Table 1 summarizes some of the disadvantages of the hybrid design and some of the advantages of the silicon solution.
|Disadvantage of Hybrids
||Advantages of Silicon
Unreliable solder joints
Difficult to control falling edge accuracy
TTL output levels
Large, non-standard package dimensions
Reliable all-silicon design
Accurate rise and fall edges
CMOS output levels
Industry standard DIP and SOIC packaging
Standard IC handling including reflow soldering
DIP packages are available in pin counts of 8, 14 and 16 pins. Three lead-forming options are available:
This is the conventional package and is used for through-hole mounting in PCBs.
The leads are formed to sit flat on the surface of a PCB for surface mount applications.
All "no connect" (NC) leads are sheared off the package. This package is commonly used for hybrid replacement applications.
The use of gullwing or sheared NC packages is not encouraged for new designs; however, these packages will continue to be made available for existing designs.
Small Outline (SOIC)
Small outline surface mount packages are available in pin counts of 8, 14 and 16 pins. Two package
widths are also available: 150mil and 300mil.
* Default package, no letter designator required.
|Package Availability / Letter Designations
Tape and reel packaging is also available; contact the factory for more information.
Frequently Asked Questions
How do silicon timed delays differ from hybrid devices?
A typical hybrid consists of a hex inverter DIP, a PC board acting as a ground plane plus chip capacitors, a terminating resistor and a multiple tap ferrite inductor. Timing is determined by coil winding and/or capacitor selection or trimming. The Dallas Semiconductor Silicon Timed Circuit (STC) design uses a laser-optimized die bonded to a conventional lead frame molded into an auto-insertable DIP or SOIC package.
What are the advantages of silicon timed circuits over hybrid devices?
STCs offer advantages in design, packaging and manufacture over hybrids. Specifically, STCs offer the increased reliability of silicon and greater accuracy on both rise and fall edges. Unlike TTL devices, STCs are CMOS devices and offer true output levels. Using standard DIP and SOIC packaging, STCs are well suited to standard IC handling including reflow soldering.
What is the basic operation of a silicon delay line device?
The basic building block of the silicon delay line is a ramp generator and associated logic. The input signal triggers a ramp generator that supplies a laser-adjusted voltage-to-time relationship.
Is there a way to correlate the performance of silicon time delays against hybrids?
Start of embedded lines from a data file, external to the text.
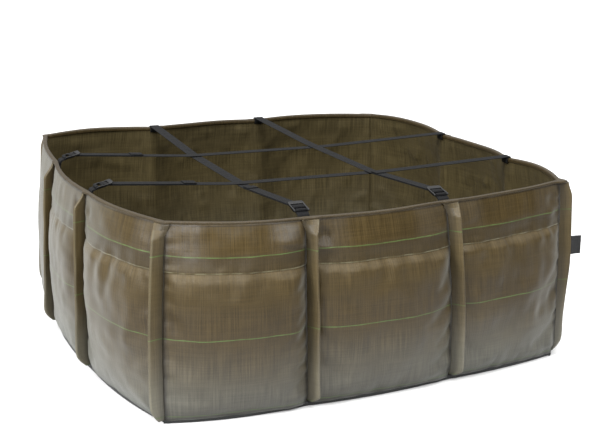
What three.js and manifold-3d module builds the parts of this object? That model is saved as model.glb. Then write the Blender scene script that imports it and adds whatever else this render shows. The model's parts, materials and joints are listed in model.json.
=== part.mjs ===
// A nine-compartment fabric grow bag: twelve bulging wall panels between twelve stitched tucks,
// an open top with a bound rim, a lining, a base tray, and four webbing straps with ladder-lock buckles.
// Millimetres, +Z up. The origin is the middle of the footprint on the ground; the front wall faces -Y.
import * as THREE from "three";
import { mergeVertices } from "three/addons/utils/BufferGeometryUtils.js";
import Module from "manifold-3d";

const wasm = await Module();
wasm.setup();

// ---- Driving dimensions ----
const RIM_HEIGHT = 400; // ground to the top of the rim binding
const PANEL_CHORD = 310; // one tuck to the next
const SIDE_REACH = 505; // centre to a side's two middle tucks, at the rim
const TUCK_DEPTH = 30; // how far a tuck stands out of the wall
const SEAM_HEIGHT = 12; // where the walls are sewn to the base tray
const CUFF_HEIGHT = 95; // the top of the wall fabric is folded down over itself
const RIM_TAPE = 8; // height of the rim binding
const FABRIC = 2; // wall and base fabric
const CUFF_FABRIC = 1.6; // the folded-down layer
const LINING = 3; // felt-backed lining
const GAP = 0.6; // free space left between neighbouring layers
const WEBBING_WIDTH = 25;
const WEBBING = 1.6; // webbing thickness
const BUCKLE_TILT = THREE.MathUtils.degToRad(12); // the buckle rises towards the middle of the bag

const WALL_TOP = RIM_HEIGHT - RIM_TAPE - GAP;
const CUFF_BOTTOM = RIM_HEIGHT - CUFF_HEIGHT;
const INNER_FACE = FABRIC + GAP + LINING; // tuck line to the inside of the lining

// ---- Materials ----
const material = (color, roughness) => new THREE.MeshStandardMaterial({ color, roughness, metalness: 0 });
const wallFabric = material(0x6a5b47, 0.62);
const liningFabric = material(0x544736, 0.8);
const blackWebbing = material(0x2b2c31, 0.75);
const blackPlastic = material(0x202226, 0.4);
const labelFabric = material(0x1d1f22, 0.85);

// ---- Plan of the bag: twelve tuck lines, counterclockwise from the front left corner ----
// The filling pushes each tuck line off its nominal place, by `rim` at the top and `ground` at the bottom
// (x, y). Each tuck also flops by `lean` degrees towards the next panel. `barrel` is how much of the usual
// swelling at half height its line has, and `fullness` how much of the usual bulge the panel after it has.
const TUCK_LINES = [
  { name: "corner_front_left", rim: [15, 10], ground: [-5, -35], lean: -30, barrel: 1, fullness: 1.15 },
  { name: "front_left_middle", rim: [-25, -15], ground: [-15, -15], lean: 32, barrel: 1, fullness: 0.8 },
  { name: "front_middle_right", rim: [-10, 0], ground: [15, 5], lean: 32, barrel: 1, fullness: 0.55 },
  { name: "corner_front_right", rim: [12, 28], ground: [-3, 5], lean: 38, barrel: 0.25, fullness: 0.9 },
  { name: "right_front_middle", rim: [-5, -25], ground: [0, -10], lean: 12, barrel: 0.6, fullness: 1 },
  { name: "right_middle_back", rim: [-5, -25], ground: [0, -10], lean: -14, barrel: 0.8, fullness: 1.1 },
  { name: "corner_back_right", rim: [0, 0], ground: [5, 5], lean: 8, barrel: 0.6, fullness: 1 },
  { name: "back_right_middle", rim: [-15, 0], ground: [-5, 5], lean: 20, barrel: 1, fullness: 0.9 },
  { name: "back_middle_left", rim: [-5, -15], ground: [0, -5], lean: -18, barrel: 0.8, fullness: 1.1 },
  { name: "corner_back_left", rim: [12, 24], ground: [-5, 10], lean: -42, barrel: 0.15, fullness: 0.5 },
  { name: "left_back_middle", rim: [0, 10], ground: [-5, 20], lean: 24, barrel: 0.15, fullness: 0.7 },
  { name: "left_middle_front", rim: [-15, 5], ground: [-15, 5], lean: 10, barrel: 0.15, fullness: 0.9 },
];
const TUCKS = TUCK_LINES.length;
const SIDES = ["front", "right", "back", "left"];
const PANEL_NAMES = [
  ["left", "middle", "right"],
  ["front", "middle", "back"],
  ["right", "middle", "left"],
  ["back", "middle", "front"],
];

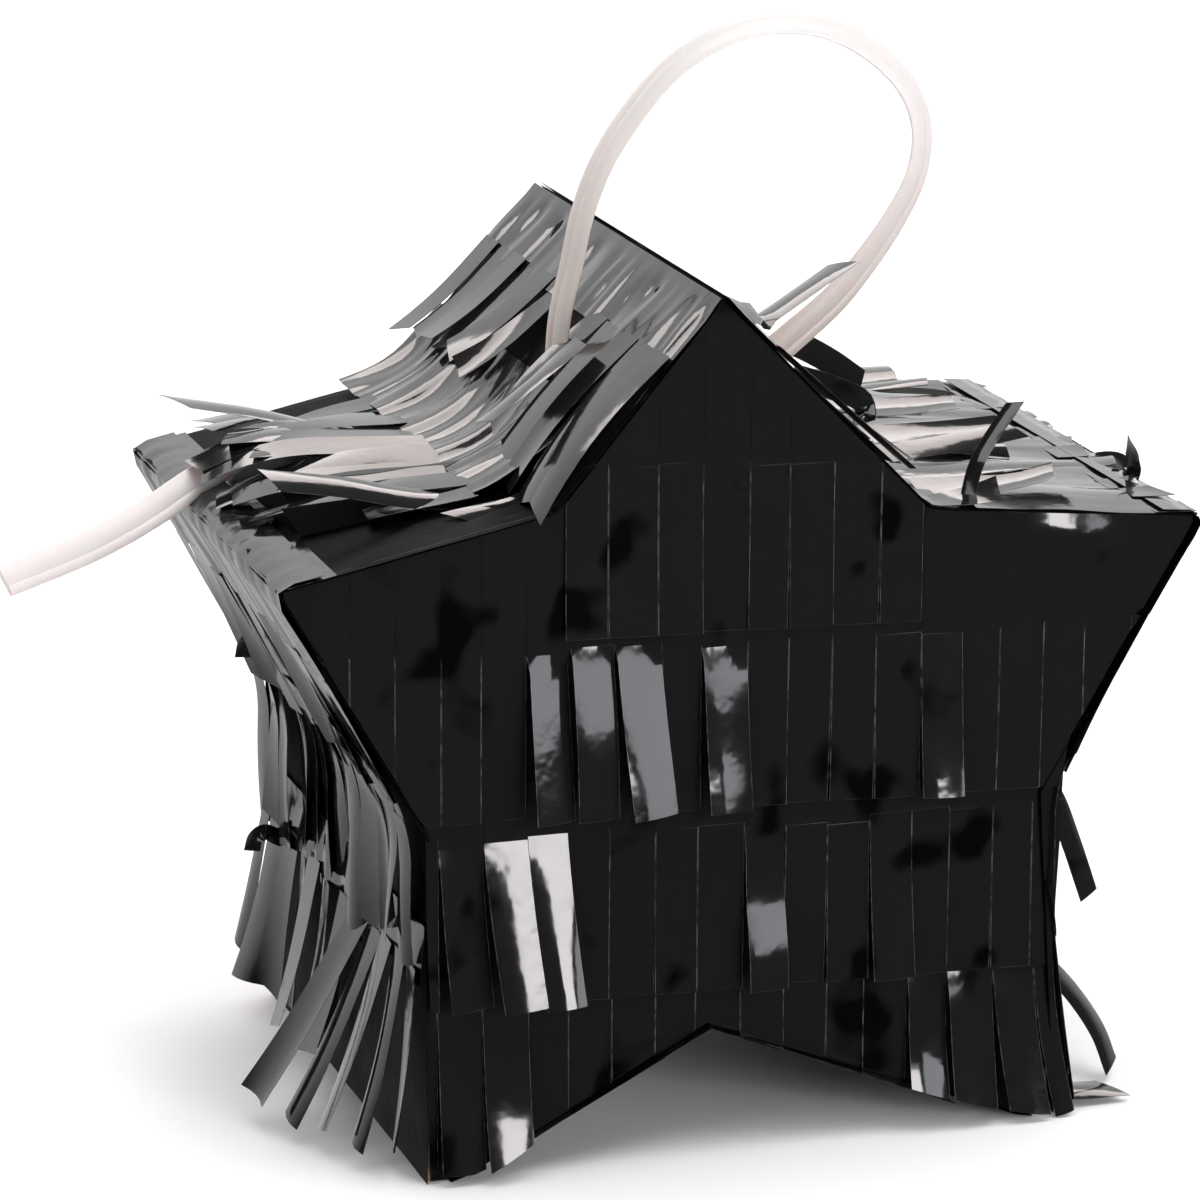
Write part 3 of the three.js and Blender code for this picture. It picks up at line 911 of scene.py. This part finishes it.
def add_band(sheets, wall, seed, header, strip_end, base, style, special):
    """A header from header[0] to header[1] down the wall, then its strips to strip_end."""
    rng = random.Random(seed)
    places = slits(rng, DEPTH_LOW, DEPTH_HIGH, style["jitter"])
    span = header[1] - header[0]

    def rise(a, d):
        """How far the header stands off the wall: it is gathered in pleats that run down it."""
        share = (d - header[0]) / span
        pleats = style["pleats"] * wave((a * 2.2, d * 0.25, 0), 7, seed + 5)
        swell = style["wave"] * wave((a * 1.2, d, 0), 14, seed + 2)
        low = style["rise"] * smooth_step(share, 0, 1)
        return base + low + (pleats + swell) * smooth_step(share, 0, 0.35)

    across = np.linspace(style["front"], DEPTH_HIGH, 61)
    down = np.linspace(header[0], header[1], 11)
    sheets.add(wall.place([[(a, d, rise(a, d)) for a in across] for d in down]))
    length = strip_end - header[1]
    for index, (a0, a1) in enumerate(zip(places, places[1:])):
        bend = random_bend(rng, *(style[k] for k in ("lift", "curl", "skew", "twist")), cup=style["cup"])
        extra = rng.uniform(*style["extra"])
        slant = rng.uniform(-0.4, 0.4)
        option = special.get(index, {})
        if option == "gone":
            continue
        bend = dict(bend, **option.get("bend", {}))
        extra = option.get("extra", extra)
        slit = header[1] - rng.uniform(0.0, 2.5)
        foot = rise((a0 + a1) / 2, header[1])
        gap = rng.uniform(*style["gap"])
        rows, edges = bent_strip(a0 + gap, a1 - gap, slit, length + extra, foot, bend, slant, 18)
        rows = [[(a, d, max(h, STRIP_LOWEST)) for a, d, h in row] for row in rows]
        sheets.add(wall.place(rows), edges)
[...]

Following this procedure will provide a correlation. At fast (3ns) rise/fall input pulses with 0/3 volt logic levels, low inductance decoupling techniques using 0.01 to 0.1 µF capacitors, with low capacitance measurement probes placed as close as possible to the package and relaxed timing (500ns pulse width, 1µs period), will aid in timing correlation when measured at 1.5-volt levels.
How does laser adjustment time the delay?
Under the direction of a computer-controlled tester with 20-picosecond resolution, the proper slope of the ramp is obtained by directing a laser to open polysilicon fuses, removing unnecessary current sources and capacitors.
Can I get any delay time I need?
Yes, silicon delay lines can be customized to meet your design timing requirements. We can even supply sample quantities in ceramic packages for evaluation.
Do STCs need to compensate for temperature like hybrids?
On silicon delay lines, temperature compensation is implemented by balancing the positive temperature coefficient of the CMOS logic against the negative coefficient of the ramp generator. The logic portion of the circuit speeds up linearly with increasing temperature while the ramp speeds up non- linearly. These two effects tend to cancel, minimizing the effects of temperature. Rather than measuring the coefficients in parts per million, silicon delay lines are meaningfully measured as the maximum shift from nominal anywhere along the rated temperature range.
Do silicon timed delays require decoupling?:
STCs contain noise sensitive voltage detection circuits and fast rise time output circuits, so decoupling is indicated. A 0.01 to 0.1 µF low inductance capacitor should be used in close proximity to the delay line to assure the highest performance.
Do silicon delay lines also function as glitch discriminators?
Yes. If a pulse or glitch is less than about 60% of the first stage delay of a 5- or 10-tap serial device (DS1000, DS1005 or DS1010) or less than about 60% of any tap on a 3-in-1 parallel device (DS1013), there will be no output.
Can a silicon delay line be used to time-shift a square wave?
Yes, it is a good solution. Just be certain the period specification is met.
What temperature parameters do silicon timed delays meet?
STCs function over the full military (-55°C to +125°C) temperature range, yet have been optimized for the commercial (0°C to +70°C) range. One product family, the DS1000-IND, is available in the industrial temperature range. Other parts may be specified for the industrial temperature range on a custom basis.
Can I add or daisy chain several devices to achieve a longer delay?
Daisy chaining silicon delay lines presents a problem that is increased with the number of packages in a chain. A voltage chopped stabilization circuit in the design causes a slight time jitter (well within specifications and almost transparent to the circuit) on the output. When packages are daisy chained, the time jitter is cumulative and degrades the accuracy of downline stages. If four to six packages are chained in a series, the results are generally unacceptable.
What about daisy chaining the stages of a parallel STC?
Some jitter will be added with each stage when added in a series. This will not be a problem in most cases. Users report that daisy chaining this way is a convenient method of implementing non standard series delays.